This is an unusual and agreeable hybrid--part collection of scholarly essays, part manuscript catalogue, part coffee-table book. It begins with an introductory essay by its editor Susana Zapke, outlining with admirable clarity a complicated situation: between the ninth and twelfth centuries, the churches of what is now Spain and Portugal, at the western end of Christendom, underwent a dramatic transition from what she terms the Hispanic rite (sometimes called Mozarabic or Visigothic) to the Franco-Roman rite observed in Rome and elsewhere in the papal orbit. It was a change that affected a great many aspects of local and collective culture, not the smallest of which was liturgical music and the manuscripts that preserved it. And as musicologically-inclined readers will know but perhaps not everyone, many of these manuscripts, particularly toward the beginning of the period, used notation systems that indicate neither pitch nor rhythm and thus cannot reliably be transcribed today--a seemingly eternal tormenting mystery.
There follow nine substantial essays, all in English, exploring diverse aspects, general or particular, of the liturgical music of this time: Ludwig Vones with a general history of the transition from Hispanic to Franco-Roman rite; Michel Huglo on the travels of Isidore of Seville's musical writings through Iberian sources (with a catalogue of manuscripts); Manuel C. Díaz y Díaz on some of the problems presented by the manuscripts themselves, with particular attention to the evolution of one of the most important, the famous León antiphoner (León, Archivo capitular, ms. 8); María José Azevedo Santos in an effort to make sense of the paleographic trends among the fragments that survive from what is now Portugal; Eva Castro Caridad on the Hispanic liturgical texts for the Feast of the Circumcision; Gunilla Iversen on Sanctus tropes in the Iberian repertory; Maricarmen Gómez on the early versions of the song of the Eritrean sibyl, which in the later middle ages and early renaissance would have a considerable presence in Spanish monophonic and even polyphonic sources; Barbara Haggh on the historia for St. Dominic of Silos and the earliest source for his office, a late-eleventh-century manuscript in the British Library; and finally Zapke herself with a valuable and detailed overview of the various notation systems used on the peninsula during this period and a heroic effort to make sense of the transition from a diversity of notational styles in the ninth century to the adoption of a uniform Aquitainian system by the twelfth.
Zapke's article is a fitting introduction, then, to the second half of the book, a catalogue of eighty-nine surviving manuscripts (some of them quite fragmentary of course) that bear witness to this chant tradition. Each manuscript is given an opening in the book. The, shall we say, verso side has a succinct but informative catalogue entry for the source, in a form modeled on Andrew Hughes's Manuscripts for Mass and Office: A Guide to their Organization and Terminology and Elisa Ruiz García's Introducción a la codicología but adapted to the particular circumstances of the manuscript at hand, and written by one of an international team of scholars evidently sent out by Zapke on a quasi-geographical basis (I notice, for example, that Màrius Bernadó contributes ten entries, all on sources now in Catalonia). And on the recto side is a really spectacular large-format color photograph of a representative page, allowing us to see the work's notation, its condition, its level of ornament, and so forth at first hand; the features on that particular page are also outlined on the verso to aid students and readers in seeing what is there.
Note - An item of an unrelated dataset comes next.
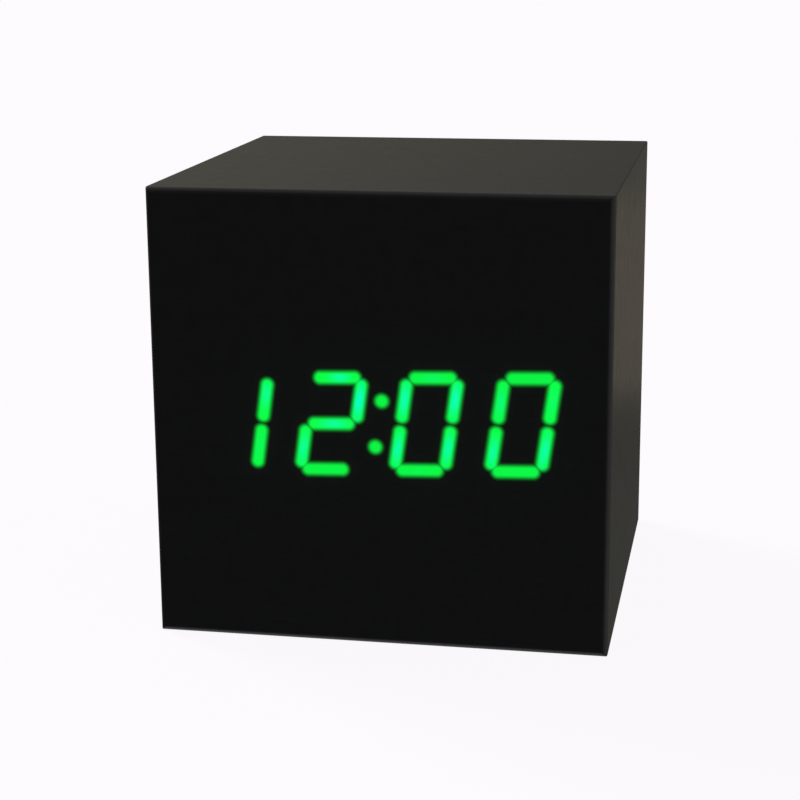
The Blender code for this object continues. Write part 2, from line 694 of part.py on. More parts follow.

The catalogue is followed by the usual bibliography and indices, and also by a ten-page glossary of liturgical terminology, with the terms particularly characteristic of the Hispanic liturgy marked with asterisks. It is further evidence, if such be needed, of Zapke's determination to bring this subject to a wider audience, beyond musicologists and liturgical historians and out to general historians to whom the profusion of arcane vocabulary can (I will attest) be pretty discouraging. I suspect I shall be dipping into the glossary quite a bit myself in the years to come.
I used the term "coffee-table book" in my first sentence, and I hope its editor and authors will take no offense. At twelve inches tall, ten inches wide, and almost eight pounds of glossy paper, it certainly would not be out of place in anyone's living room, and the beauty of the photographs truly has to be seen to be believed. I myself look forward to showing it to my next notation class as a way of showing the sheer number and variety of systems that preceded, and lived alongside, the mainstream of Gregorian notation. This is a luxurious book and a useful one--and, it perhaps should be said somewhere, a surprisingly inexpensive one--and no one opening it up, at least in the second half, will be able to put it down before paging open-mouthed for awhile.
But in between the sensuous beauty of the book itself and the highly specialized subjects of some of the articles, there is a story that tantalizes as much as it strikes awe. We have known all along that Iberian churches in the middle ages were subjected to a wholesale replacement of their liturgy by the forces of Rome, and we can only imagine what that must have been like. What astonishes me, as I alternately read in this book and gaze at it, is the sheer quantity of evidence that survives--and how little musical sense we can make of it. Susana Zapke and her authors have done us all a great service by bringing these sources together and shoving them up so close to our eyes. What will we soon be able to see?